いぜん閑古鳥が鳴いている当ブログであるが、今回紹介したいのはジャック・ヴァレの著書『欺瞞の使者 Messengers of Deception: UFO Contacts and Cults』(1979年)である。まずは本書がいかなる本なのかということについて粗々の解説をしておきたいのだが、大きくいうとこれは「陰謀論」の本である。
ヴァレに興味のある方は先刻ご承知かと思うが、ユーフォロジストとしての彼の一枚看板は「UFOの地球外起源説(いわゆるET仮説)はデタラメだよ!」というものである。要するにUFOというのは宇宙人なんかとは全然関係ない、何だかよくわからん超自然的な存在であるということを彼はこれまでずっと主張してきた。
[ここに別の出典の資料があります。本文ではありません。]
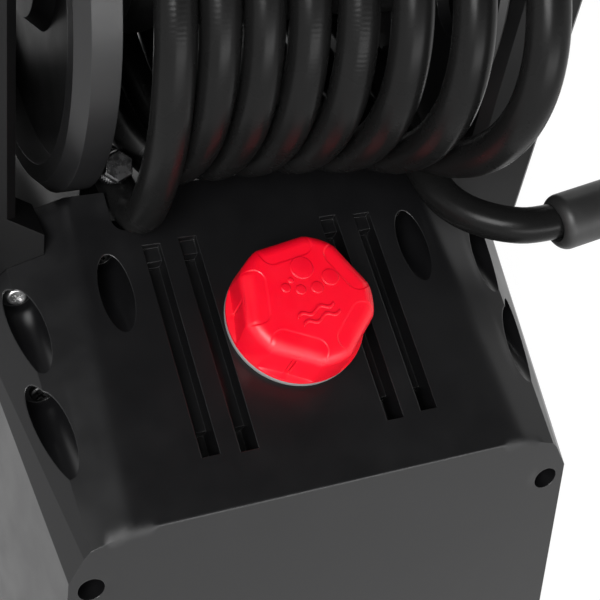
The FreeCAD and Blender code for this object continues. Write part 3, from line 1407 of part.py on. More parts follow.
def make_gun():
    """The trigger gun, its lance and nozzle, standing in the holster on the right arm."""
    holster = new_body("gun_holster")
    plate = ("arm_outer + seat_gap", "arm_outer + seat_gap + holster_plate")
    hook_top = "gun_bottom_z - seat_gap"
    pad(holster, "YZ", [box_outline("gun_y - 18", "gun_y + 18", "holster_low_z - 8", hook_top)], *plate)
    for low in ("holster_low_z", f"{hook_top} - hook_tall"):
        shelf = box_outline("arm_outer + seat_gap + 1", "side_reach", "gun_y - hook_half",
                            "gun_y + hook_half")
        pad(holster, "XY", [shelf], low, f"{low} + hook_tall")
        cut(holster, "XY", [("gun_x", "gun_y", "lance_radius + seat_gap")], f"{low} - 1",
            f"{low} + hook_tall + 1")
        mouth = box_outline("gun_x", "side_reach + 1", "gun_y - lance_radius - seat_gap",
                            "gun_y + lance_radius + seat_gap")
        cut(holster, "XY", [mouth], f"{low} - 1", f"{low} + hook_tall + 1")
    lance = new_body("lance_tube")
    pad(lance, "XY", [("gun_x", "gun_y", "lance_radius")], "lance_bottom_z", "gun_bottom_z - seat_gap")
    cut(lance, "XY", [("gun_x", "gun_y", "lance_bore")], "lance_bottom_z - 1", "gun_bottom_z")
    nozzle = turned("spray_nozzle", [("0", "1.2"), ("0", "nozzle_radius - 2.5"), ("3", "nozzle_radius"),
                                     ("nozzle_tall * 0.6", "nozzle_radius"),
                                     ("nozzle_tall - seat_gap", "nozzle_radius - 2"),
                                     ("nozzle_tall - seat_gap", "lance_bore"),
                                     ("nozzle_tall / 2", "lance_bore"), ("nozzle_tall / 2", "1.2")])
    upright = FreeCAD.Rotation(V(0, 1, 0), -90)
    low = size("lance_bottom_z - nozzle_tall")
    nozzle.Placement = FreeCAD.Placement(V(size("gun_x"), size("gun_y"), low), upright)
    bind(nozzle, Placement__Base__x="gun_x", Placement__Base__y="gun_y",
         Placement__Base__z="lance_bottom_z - nozzle_tall")
    make_gun_body()


def gun_points(pairs):
    """Outline points of the gun, measured from the lance's axis and the gun's lower end."""
    return [(f"gun_y + ({y})", f"gun_bottom_z + ({z})") for y, z in pairs]


def make_gun_body():
    """The gun's moulded body with its guard, and the trigger and lock inside the guard."""
    low, high = "gun_x - gun_half", "gun_x + gun_half"
    body = new_body("gun_body")
    outline = gun_points([(-11, 0), (11, 0), (14, 52), (20, 60), (66, 60), (74, 66), (86, 96),
                          (100, 98), (100, 122), (60, 124), (20, 120), (-4, 104), (-13, 80)])
    pad(body, "YZ", [outline], low, high)
    guard = gun_points([(24, 68), (62, 68), (74, 98), (60, 102), (30, 99), (20, 88)])
    cut(body, "YZ", [guard], f"{low} - 1", f"{high} + 1")
    slot = gun_points([(12, 86), (30, 86), (30, 108), (12, 108)])
    cut(body, "YZ", [slot], "gun_x - trigger_half - seat_gap", "gun_x + trigger_half + seat_gap")
    soften(body, "3", is_gun_edge)
    pin = ("trigger_pin_y", "trigger_pin_z", "trigger_pin_radius")
    pad(body, "YZ", [pin], "gun_x - trigger_half - 1", "gun_x + trigger_half + 1")
    trigger = new_body("gun_trigger")
    lever = gun_points([(13.6, 92), (13.6, 104), (22, 104), (30, 96), (58, 93), (60, 86), (50, 85),
                        (24, 88)])
    pad(trigger, "YZ", [lever], "gun_x - trigger_half", "gun_x + trigger_half")
    eye = ("trigger_pin_y", "trigger_pin_z", "trigger_pin_radius + running_gap")
    cut(trigger, "YZ", [eye], low, high)
    lock = new_body("gun_lock")
    tab = gun_points([(40, 106), (54, 106), (56, 112), (54, 116), (40, 116)])
    pad(lock, "YZ", [tab], "gun_x - gun_half - 3 - seat_gap", "gun_x - gun_half - seat_gap")


def is_gun_edge(edge):
    """The outer edges along both side faces of the gun."""
    middle = edge.valueAt((edge.FirstParameter + edge.LastParameter) / 2)
    ends = [vertex.Point for vertex in edge.Vertexes]
    on_side = near(abs(middle.x - size("gun_x")), "gun_half")
    low_edge = all(abs(point.z - size("gun_bottom_z")) < 0.1 for point in ends)
    inner = 22 < middle.y - size("gun_y") < 76 and 66 < middle.z - size("gun_bottom_z") < 103
    return on_side and not low_edge and not inner


def build():
    """Every sub-part of the machine, from the base up."""
    make_front_housing()
    make_screws()
    make_rear_housing()
    make_base_tray()
    for side_name, sign in (("left", -1), ("right", 1)):
        make_foot(side_name + "_foot", sign)
        make_arm(side_name + "_arm", sign)
        make_arm_cover(side_name + "_arm_cover", sign)
        make_wheel(side_name + "_wheel", sign)
    make_tank()
    make_filler()
    make_bridge()
    make_switch()
    make_reel()
    make_hose()
    make_wheel_axle()
    make_drive()
    make_handle()
    make_gun()


def faults():
    """What is wrong with the document's objects or with the sub-parts' shapes."""
    found = []
    for item in doc.Objects:
        if "Invalid" in item.State or "Error" in item.State:
            found.append(item.Name + " " + str(item.State))
        cutting = item.TypeId in ("PartDesign::Pocket", "PartDesign::Groove")
        if cutting and abs(item.Shape.Volume - item.BaseFeature.Shape.Volume) < 1:
            found.append(item.Name + " cuts nothing")
    for part in parts:
        if part.Shape.isNull() or not part.Shape.isValid() or not part.Shape.Solids:
            found.append(part.Label + " has no sound shape")
    return found


build()
doc.recompute()
wrong = faults()
if wrong:
    raise RuntimeError("; ".join(wrong))
os.makedirs("parts", exist_ok=True)
for part in parts:
    part.Shape.exportStep(f"parts/{part.Label}.step")
print(len(parts), "sub-parts written")
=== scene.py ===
# %% [markdown]
# # An upright pressure washer
# The casing, the two arms, the hose reel, the handle and every piece inside come from the
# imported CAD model, each in its own place. This file gives them their looks. What is soft or
# wound, or has fine moulding, is built here again: the hose with its inner turns and its
# sleeve, the red soap cap with its seal, and the knurled outlet nut. The scene is in metres, in
# the frame of the CAD model; sizes are written in millimetres and multiplied by MM.

# %% The frame
import json
import math

import bmesh
import bpy
from mathutils import Matrix, Vector


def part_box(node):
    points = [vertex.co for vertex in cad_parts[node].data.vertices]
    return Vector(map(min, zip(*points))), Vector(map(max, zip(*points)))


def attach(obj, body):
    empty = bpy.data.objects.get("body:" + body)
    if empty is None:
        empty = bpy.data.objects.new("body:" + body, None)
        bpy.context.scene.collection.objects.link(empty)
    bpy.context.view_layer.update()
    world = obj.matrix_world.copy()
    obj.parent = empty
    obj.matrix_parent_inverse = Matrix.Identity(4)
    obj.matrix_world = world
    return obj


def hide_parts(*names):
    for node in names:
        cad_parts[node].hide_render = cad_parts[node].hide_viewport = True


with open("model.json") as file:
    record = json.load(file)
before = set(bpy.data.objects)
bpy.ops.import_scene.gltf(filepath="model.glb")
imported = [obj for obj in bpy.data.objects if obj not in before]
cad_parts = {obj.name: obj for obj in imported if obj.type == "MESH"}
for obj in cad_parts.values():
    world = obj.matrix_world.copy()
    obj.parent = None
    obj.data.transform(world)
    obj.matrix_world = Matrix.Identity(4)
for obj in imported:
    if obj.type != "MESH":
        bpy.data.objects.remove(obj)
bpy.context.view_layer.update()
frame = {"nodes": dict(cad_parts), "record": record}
nodes = frame["nodes"]
MM = 0.001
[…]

一方で彼は「UFO現象というのは人間を何らかの形でコントロールする意図を有しているのではないか」といって、これを「コントロール・システム仮説」などと称しているのだが、これなんかもこの反ET説から派生するかたちで出てきているのだった。
しかし、「それじゃあそもそもUFOの正体は何なのよ」という疑問が浮かぶ。こういう話になるとヴァレはまた禅問答のような話をしはじめてしまうので結局よくわからない。従ってでココではそういう話は省略するのだが、ともかくヴァレにはこの反ET論者としての顔がある。ところがヴァレにはもう一つの看板がある。それが「陰謀論者」としてのヴァレであって、この本はまさにそういう問題意識から書かれたものなのだった。
それは、とりあえず「UFOは実在するのか」「UFOとは何なのか」といった問題とは離れたところで出てくる議論である。そういうものが実在するのかどうかはさておいて、この社会には、世間に流布しているUFOにまつわる伝説・おはなしを自分たちの何らかの目的のためにうまいこと利用している悪どい組織・団体があるんではないか――彼はしばしばそういうことを説いている。本書のタイトルにもなっている「欺瞞の使者」というのは、まさにそういう連中のことを指しているのである。
ただ、本書で「欺瞞の使者」扱いされているのはUFOをネタに信者さんを集めているようなカルトばかりではなくて、米政府なんかも一種の陰謀の主体として想定されている。実際、陰謀論者としてのヴァレは「米政府はUFOの正体なんか全然分かってない。でも、たとえば開発中の秘密兵器がUFO扱いされたら大衆から真相が隠されてとっても都合が良いよね。だから米政府はこれまで故意にUFOにまつわるホラ話を流してきたフシがある」みたいなことをこれまで盛んに言ってきた(ここでは触れないが、彼はそういう陰謀が実在する証拠として「ペンタクル・メモ」と称する文書を見つけたとかいって大騒ぎしたこともある)。
ここでちょっとだけ脱線すると、ヴァレはこの「米政府はどこまで知っているのか」という論点にかんして、2021年の最新刊『Trinity』で「どうも米軍は1945年の時点で墜落UFOを回収・調査していたようだ」ということを言いだしている。要するに従来の主張との整合性がちょっとおかしくなってきているのだが、そこは「いやいや回収してリバースエンジニアリングなんかもしたンだけど、結局何も分からんかったようだ」みたいなロジックで逃げようとしているようなのである。ここまでくるとどうも彼は陰謀論のダークサイドに堕ちかけているようで心配なのだが、話を元に戻すともともと彼にはそういう陰謀論者としての素地があったのだ。
かくて「UFO方面で蠢いているアヤシイ人々を追ってみました」ということで彼が書いたのがこの本だったわけだが、参考までにいうと、ヴァレの数少ない邦訳書に『人はなぜエイリアン神話を求めるのか』(1996)――原題は『Revelations:
Alien Contact and Human Deception』(1991)――というのがあるンだが、これなんかも陰謀論系列の本ということができる。
個人的にはこの「陰謀論者としてのヴァレ」というのはあんまり好きではない。しかし、この本を読むとなんかよくわからん有象無象のUFOカルト的なものがイロイロ出てきたりして、UFOをめぐる「うさんくささ」というのが行間からジワジワとにじみ出ているような気がする。言ってみれば本書はそういう「怪作」として楽しむべき本なのだろう。いつかちゃんと内容の紹介もしてみたいと思っているのだが、それはまた後日。